### Job
The entries below should be output exactly as written.

### Task data
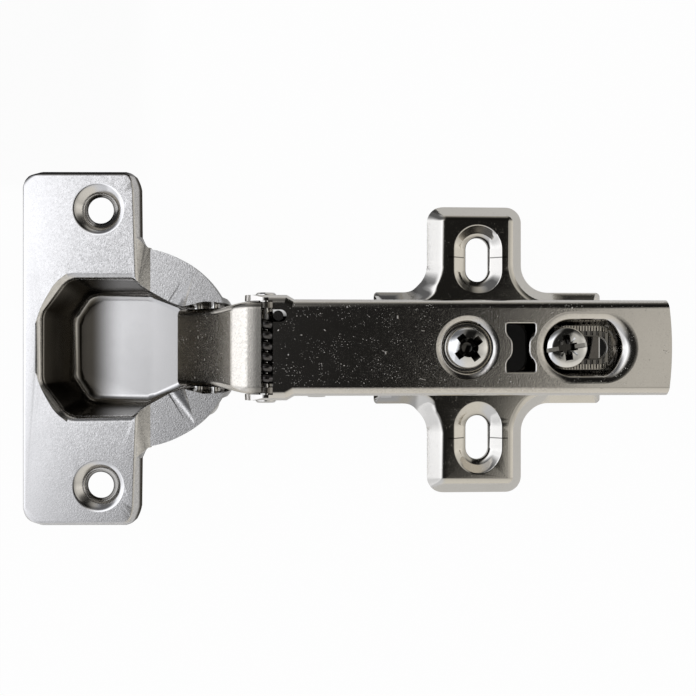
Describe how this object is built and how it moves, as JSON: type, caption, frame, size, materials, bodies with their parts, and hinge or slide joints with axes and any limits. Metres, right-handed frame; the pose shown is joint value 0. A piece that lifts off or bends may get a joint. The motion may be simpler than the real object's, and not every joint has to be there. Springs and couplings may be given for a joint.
{
  "type": "concealed cabinet hinge",
  "caption": "Concealed hinge for a cabinet door: drilled-in cup with flange, two links, long adjustable arm and a cross mounting plate, shown fully open.",
  "frame": {"origin": "on the cabinet's side panel, midway between the mounting plate's two screw slots", "axes": "+X along the arm into the cabinet, +Y across the hinge along the line of the plate's slots, +Z off the panel"},
  "size_m": [0.1113, 0.0612, 0.022],
  "materials": {
    "cup_nickel": "satin nickel plate",
    "link_nickel": "polished nickel plate",
    "arm_nickel": "polished nickel plate",
    "plate_nickel": "nickel plate",
    "screw_zinc": "bright zinc plate",
    "pin_steel": "drawn steel",
    "spring_steel": "oiled spring wire"
  },
  "bodies": {
    "plate": {"mounting_plate": "plate_nickel"},
    "clamp_screw": {"fixing_screw": "screw_zinc"},
    "foot": {"screw_foot": "screw_zinc"},
    "side_screw": {"adjusting_screw": "screw_zinc"},
    "arm": {"hinge_arm": "arm_nickel", "front_rivet": "pin_steel", "rear_rivet": "pin_steel", "torsion_spring": "spring_steel"},
    "outer_link": {"outer_link": "link_nickel"},
    "cup": {"hinge_cup": "cup_nickel", "cup_pin": "pin_steel"},
    "inner_link": {"inner_link": "link_nickel"}
  },
  "joints": [
    {"name": "arm_depth", "type": "slide", "parent": "plate", "child": "foot", "axis": [1, 0, 0], "range_m": [-0.0045, 0]},
    {"name": "arm_tilt", "type": "hinge", "parent": "foot", "child": "arm", "pos_m": [0.0136, 0, 0.0098], "axis": [0, 1, 0], "range_deg": [-1.5, 1.5]},
    {"name": "side_screw_turn", "type": "hinge", "parent": "foot", "child": "side_screw", "pos_m": [-0.0037, 0, 0.0078], "axis": [0, 0, 1], "range_deg": [-205, 205]},
    {"name": "clamp_screw_turn", "type": "hinge", "parent": "plate", "child": "clamp_screw", "pos_m": [0.0136, 0, 0.0072], "axis": [0, 0, 1], "range_deg": [0, 360]},
    {"name": "outer_link_swing", "type": "hinge", "parent": "arm", "child": "outer_link", "pos_m": [-0.0381, 0, 0.0088], "axis": [0, -1, 0], "range_deg": [0, 21.85]},
    {"name": "cup_swing", "type": "hinge", "parent": "outer_link", "child": "cup", "pos_m": [-0.05075, 0, -0.00187], "axis": [0, 1, 0], "range_deg": [0, 114.8]},
    {"name": "inner_link_swing", "type": "hinge", "parent": "cup", "child": "inner_link", "pos_m": [-0.0475, 0, 0.00105], "axis": [0, -1, 0], "range_deg": [0, 128.85]}
  ],
  "couplings": [
    {"joint": "outer_link_swing", "follows": "cup_swing", "ratio": 0.1899},
    {"joint": "inner_link_swing", "follows": "cup_swing", "ratio": 1.122},
    {"joint": "side_screw_turn", "follows": "arm_tilt", "ratio": -135.87}
  ]
}
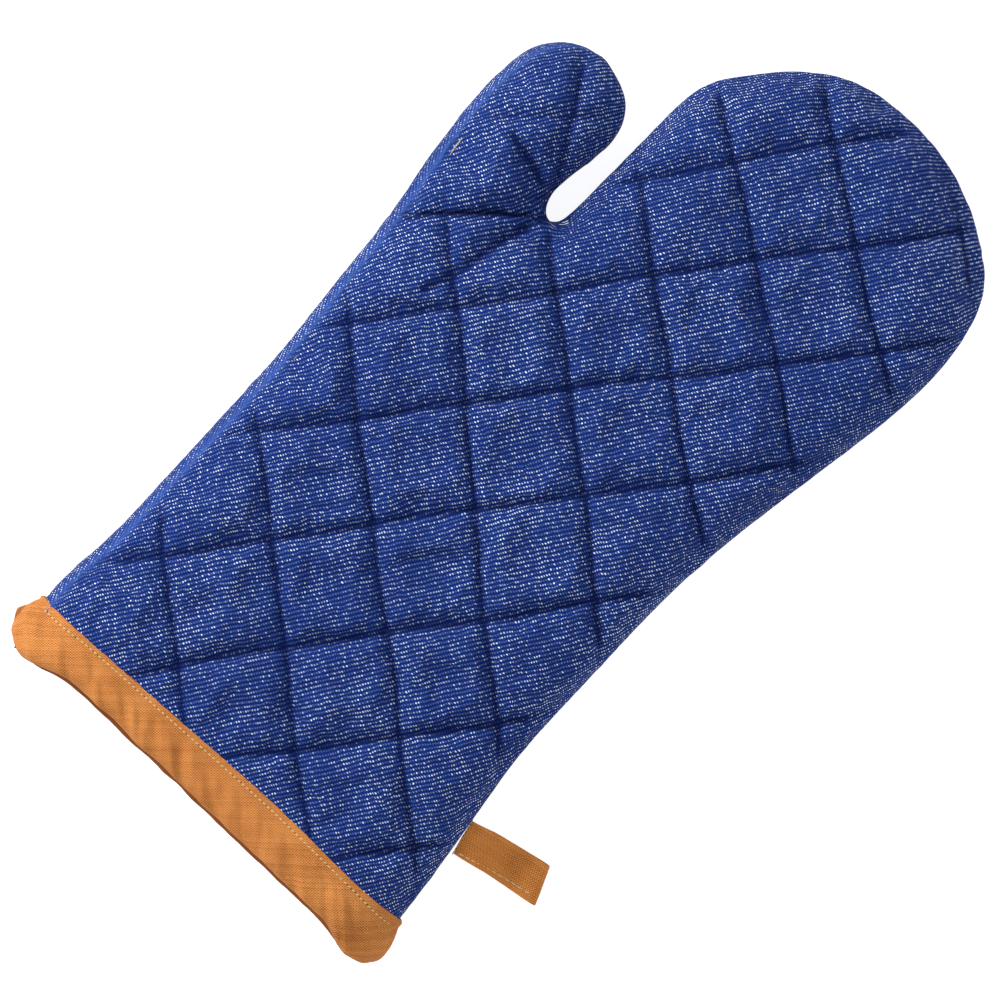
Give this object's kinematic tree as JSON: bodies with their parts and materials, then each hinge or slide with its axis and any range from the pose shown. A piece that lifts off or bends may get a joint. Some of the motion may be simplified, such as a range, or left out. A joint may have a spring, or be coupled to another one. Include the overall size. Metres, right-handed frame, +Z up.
{
  "type": "oven mitt",
  "caption": "Quilted oven mitt in blue cotton twill, with a tan bias-bound cuff and a hanging loop, lying flat.",
  "frame": {"origin": "on the surface that the mitt lies on, in the middle of its outline", "axes": "+Y from the cuff to the fingertips, +Z up out of the front panel, thumb at -X and hanging loop at +X"},
  "size_m": [0.1904, 0.33, 0.0362],
  "materials": {
    "denim_twill": "matte blue cotton twill with pale flecks",
    "bias_binding": "matte tan plain-weave cotton",
    "blue_thread": "matte blue cotton thread",
    "cream_thread": "satin cream thread",
    "wadding": "matte cotton wadding",
    "lining": "matte unbleached cotton"
  },
  "bodies": {
    "hand": {"front_shell": "denim_twill", "back_shell": "denim_twill", "front_wadding": "wadding", "back_wadding": "wadding", "front_lining": "lining", "back_lining": "lining", "front_quilting_steep": "blue_thread", "front_quilting_flat": "blue_thread", "back_quilting_steep": "blue_thread", "back_quilting_flat": "blue_thread", "side_seam": "blue_thread", "cuff_binding": "bias_binding", "cuff_topstitch": "cream_thread", "loop_bartack": "cream_thread"},
    "thumb": {"thumb_front_shell": "denim_twill", "thumb_back_shell": "denim_twill", "thumb_front_wadding": "wadding", "thumb_back_wadding": "wadding", "thumb_front_lining": "lining", "thumb_back_lining": "lining", "thumb_front_quilting": "blue_thread", "thumb_back_quilting": "blue_thread", "thumb_seam": "blue_thread"},
    "loop": {"hanging_loop": "bias_binding", "loop_stitch": "cream_thread"}
  },
  "joints": [
    {"name": "thumb_flex", "type": "hinge", "parent": "hand", "child": "thumb", "pos_m": [-0.0505, 0.063, 0.015], "axis": [0.7615, 0.6481, 0], "range_deg": [0, 40]},
    {"name": "loop_swing", "type": "hinge", "parent": "hand", "child": "loop", "pos_m": [0.0629, -0.11, 0.015], "axis": [0.1822, -0.9833, 0], "range_deg": [0, 40]}
  ]
}
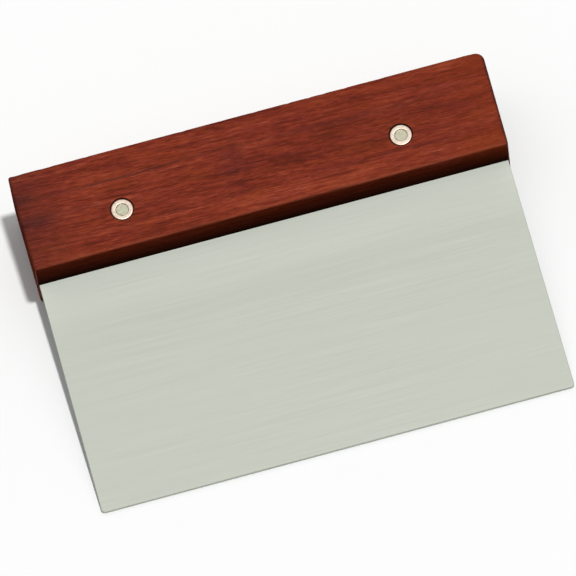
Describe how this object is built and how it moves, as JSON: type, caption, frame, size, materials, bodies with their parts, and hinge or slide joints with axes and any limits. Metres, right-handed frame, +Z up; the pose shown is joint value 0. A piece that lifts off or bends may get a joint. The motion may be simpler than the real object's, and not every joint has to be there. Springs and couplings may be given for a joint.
{
  "type": "bench scraper",
  "caption": "Flat rectangular stainless blade held along one long side in a riveted wooden handle, for cutting dough and scraping a bench.",
  "frame": {"origin": "bottom centre of the bounding box, on the bench the scraper lies on", "axes": "+X along the cutting edge and the handle, +Y from the cutting edge towards the handle, +Z up. The scraper lies as it comes to rest on a bench, front face up, on the lower back edge of its handle and on its cutting edge, so the blade's front face leans 9.29 degrees from +Z towards -Y"},
  "size_m": [0.1542, 0.1128, 0.032],
  "materials": {
    "blade_steel": "fine satin ground stainless steel",
    "handle_wood": "red-brown straight-grained hardwood, thin satin lacquer",
    "rivet_metal": "satin, pale and slightly warm, dulled pin ends"
  },
  "bodies": {
    "root": {"blade": "blade_steel", "front_scale": "handle_wood", "rear_scale": "handle_wood", "left_rivet_sleeve": "rivet_metal", "left_rivet_pin": "rivet_metal", "right_rivet_sleeve": "rivet_metal", "right_rivet_pin": "rivet_metal"}
  },
  "joints": []
}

### Solution for this problem
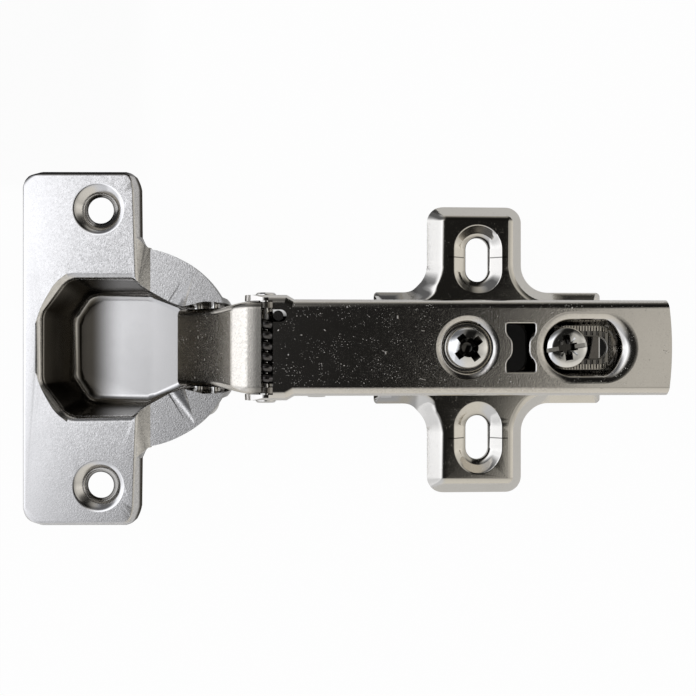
Describe how this object is built and how it moves, as JSON: type, caption, frame, size, materials, bodies with their parts, and hinge or slide joints with axes and any limits. Metres, right-handed frame; the pose shown is joint value 0. A piece that lifts off or bends may get a joint. The motion may be simpler than the real object's, and not every joint has to be there. Springs and couplings may be given for a joint.
{
  "type": "concealed cabinet hinge",
  "caption": "Concealed hinge for a cabinet door: drilled-in cup with flange, two links, long adjustable arm and a cross mounting plate, shown fully open.",
  "frame": {"origin": "on the cabinet's side panel, midway between the mounting plate's two screw slots", "axes": "+X along the arm into the cabinet, +Y across the hinge along the line of the plate's slots, +Z off the panel"},
  "size_m": [0.1113, 0.0612, 0.022],
  "materials": {
    "cup_nickel": "satin nickel plate",
    "link_nickel": "polished nickel plate",
    "arm_nickel": "polished nickel plate",
    "plate_nickel": "nickel plate",
    "screw_zinc": "bright zinc plate",
    "pin_steel": "drawn steel",
    "spring_steel": "oiled spring wire"
  },
  "bodies": {
    "plate": {"mounting_plate": "plate_nickel"},
    "clamp_screw": {"fixing_screw": "screw_zinc"},
    "foot": {"screw_foot": "screw_zinc"},
    "side_screw": {"adjusting_screw": "screw_zinc"},
    "arm": {"hinge_arm": "arm_nickel", "front_rivet": "pin_steel", "rear_rivet": "pin_steel", "torsion_spring": "spring_steel"},
    "outer_link": {"outer_link": "link_nickel"},
    "cup": {"hinge_cup": "cup_nickel", "cup_pin": "pin_steel"},
    "inner_link": {"inner_link": "link_nickel"}
  },
  "joints": [
    {"name": "arm_depth", "type": "slide", "parent": "plate", "child": "foot", "axis": [1, 0, 0], "range_m": [-0.0045, 0]},
    {"name": "arm_tilt", "type": "hinge", "parent": "foot", "child": "arm", "pos_m": [0.0136, 0, 0.0098], "axis": [0, 1, 0], "range_deg": [-1.5, 1.5]},
    {"name": "side_screw_turn", "type": "hinge", "parent": "foot", "child": "side_screw", "pos_m": [-0.0037, 0, 0.0078], "axis": [0, 0, 1], "range_deg": [-205, 205]},
    {"name": "clamp_screw_turn", "type": "hinge", "parent": "plate", "child": "clamp_screw", "pos_m": [0.0136, 0, 0.0072], "axis": [0, 0, 1], "range_deg": [0, 360]},
    {"name": "outer_link_swing", "type": "hinge", "parent": "arm", "child": "outer_link", "pos_m": [-0.0381, 0, 0.0088], "axis": [0, -1, 0], "range_deg": [0, 21.85]},
    {"name": "cup_swing", "type": "hinge", "parent": "outer_link", "child": "cup", "pos_m": [-0.05075, 0, -0.00187], "axis": [0, 1, 0], "range_deg": [0, 114.8]},
    {"name": "inner_link_swing", "type": "hinge", "parent": "cup", "child": "inner_link", "pos_m": [-0.0475, 0, 0.00105], "axis": [0, -1, 0], "range_deg": [0, 128.85]}
  ],
  "couplings": [
    {"joint": "outer_link_swing", "follows": "cup_swing", "ratio": 0.1899},
    {"joint": "inner_link_swing", "follows": "cup_swing", "ratio": 1.122},
    {"joint": "side_screw_turn", "follows": "arm_tilt", "ratio": -135.87}
  ]
}
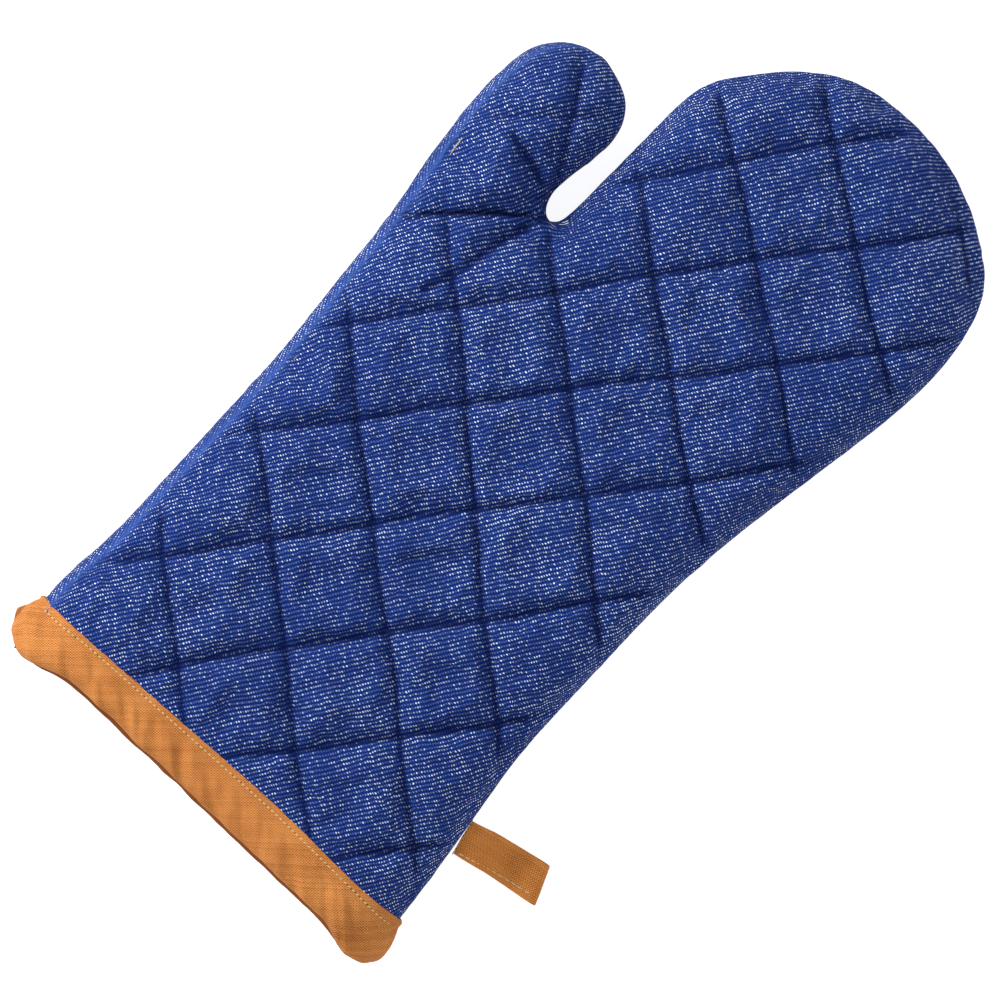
Give this object's kinematic tree as JSON: bodies with their parts and materials, then each hinge or slide with its axis and any range from the pose shown. A piece that lifts off or bends may get a joint. Some of the motion may be simplified, such as a range, or left out. A joint may have a spring, or be coupled to another one. Include the overall size. Metres, right-handed frame, +Z up.
{
  "type": "oven mitt",
  "caption": "Quilted oven mitt in blue cotton twill, with a tan bias-bound cuff and a hanging loop, lying flat.",
  "frame": {"origin": "on the surface that the mitt lies on, in the middle of its outline", "axes": "+Y from the cuff to the fingertips, +Z up out of the front panel, thumb at -X and hanging loop at +X"},
  "size_m": [0.1904, 0.33, 0.0362],
  "materials": {
    "denim_twill": "matte blue cotton twill with pale flecks",
    "bias_binding": "matte tan plain-weave cotton",
    "blue_thread": "matte blue cotton thread",
    "cream_thread": "satin cream thread",
    "wadding": "matte cotton wadding",
    "lining": "matte unbleached cotton"
  },
  "bodies": {
    "hand": {"front_shell": "denim_twill", "back_shell": "denim_twill", "front_wadding": "wadding", "back_wadding": "wadding", "front_lining": "lining", "back_lining": "lining", "front_quilting_steep": "blue_thread", "front_quilting_flat": "blue_thread", "back_quilting_steep": "blue_thread", "back_quilting_flat": "blue_thread", "side_seam": "blue_thread", "cuff_binding": "bias_binding", "cuff_topstitch": "cream_thread", "loop_bartack": "cream_thread"},
    "thumb": {"thumb_front_shell": "denim_twill", "thumb_back_shell": "denim_twill", "thumb_front_wadding": "wadding", "thumb_back_wadding": "wadding", "thumb_front_lining": "lining", "thumb_back_lining": "lining", "thumb_front_quilting": "blue_thread", "thumb_back_quilting": "blue_thread", "thumb_seam": "blue_thread"},
    "loop": {"hanging_loop": "bias_binding", "loop_stitch": "cream_thread"}
  },
  "joints": [
    {"name": "thumb_flex", "type": "hinge", "parent": "hand", "child": "thumb", "pos_m": [-0.0505, 0.063, 0.015], "axis": [0.7615, 0.6481, 0], "range_deg": [0, 40]},
    {"name": "loop_swing", "type": "hinge", "parent": "hand", "child": "loop", "pos_m": [0.0629, -0.11, 0.015], "axis": [0.1822, -0.9833, 0], "range_deg": [0, 40]}
  ]
}
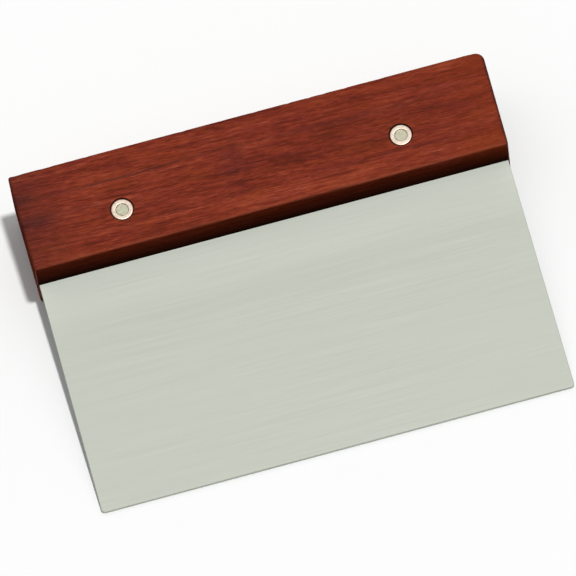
Describe how this object is built and how it moves, as JSON: type, caption, frame, size, materials, bodies with their parts, and hinge or slide joints with axes and any limits. Metres, right-handed frame, +Z up; the pose shown is joint value 0. A piece that lifts off or bends may get a joint. The motion may be simpler than the real object's, and not every joint has to be there. Springs and couplings may be given for a joint.
{
  "type": "bench scraper",
  "caption": "Flat rectangular stainless blade held along one long side in a riveted wooden handle, for cutting dough and scraping a bench.",
  "frame": {"origin": "bottom centre of the bounding box, on the bench the scraper lies on", "axes": "+X along the cutting edge and the handle, +Y from the cutting edge towards the handle, +Z up. The scraper lies as it comes to rest on a bench, front face up, on the lower back edge of its handle and on its cutting edge, so the blade's front face leans 9.29 degrees from +Z towards -Y"},
  "size_m": [0.1542, 0.1128, 0.032],
  "materials": {
    "blade_steel": "fine satin ground stainless steel",
    "handle_wood": "red-brown straight-grained hardwood, thin satin lacquer",
    "rivet_metal": "satin, pale and slightly warm, dulled pin ends"
  },
  "bodies": {
    "root": {"blade": "blade_steel", "front_scale": "handle_wood", "rear_scale": "handle_wood", "left_rivet_sleeve": "rivet_metal", "left_rivet_pin": "rivet_metal", "right_rivet_sleeve": "rivet_metal", "right_rivet_pin": "rivet_metal"}
  },
  "joints": []
}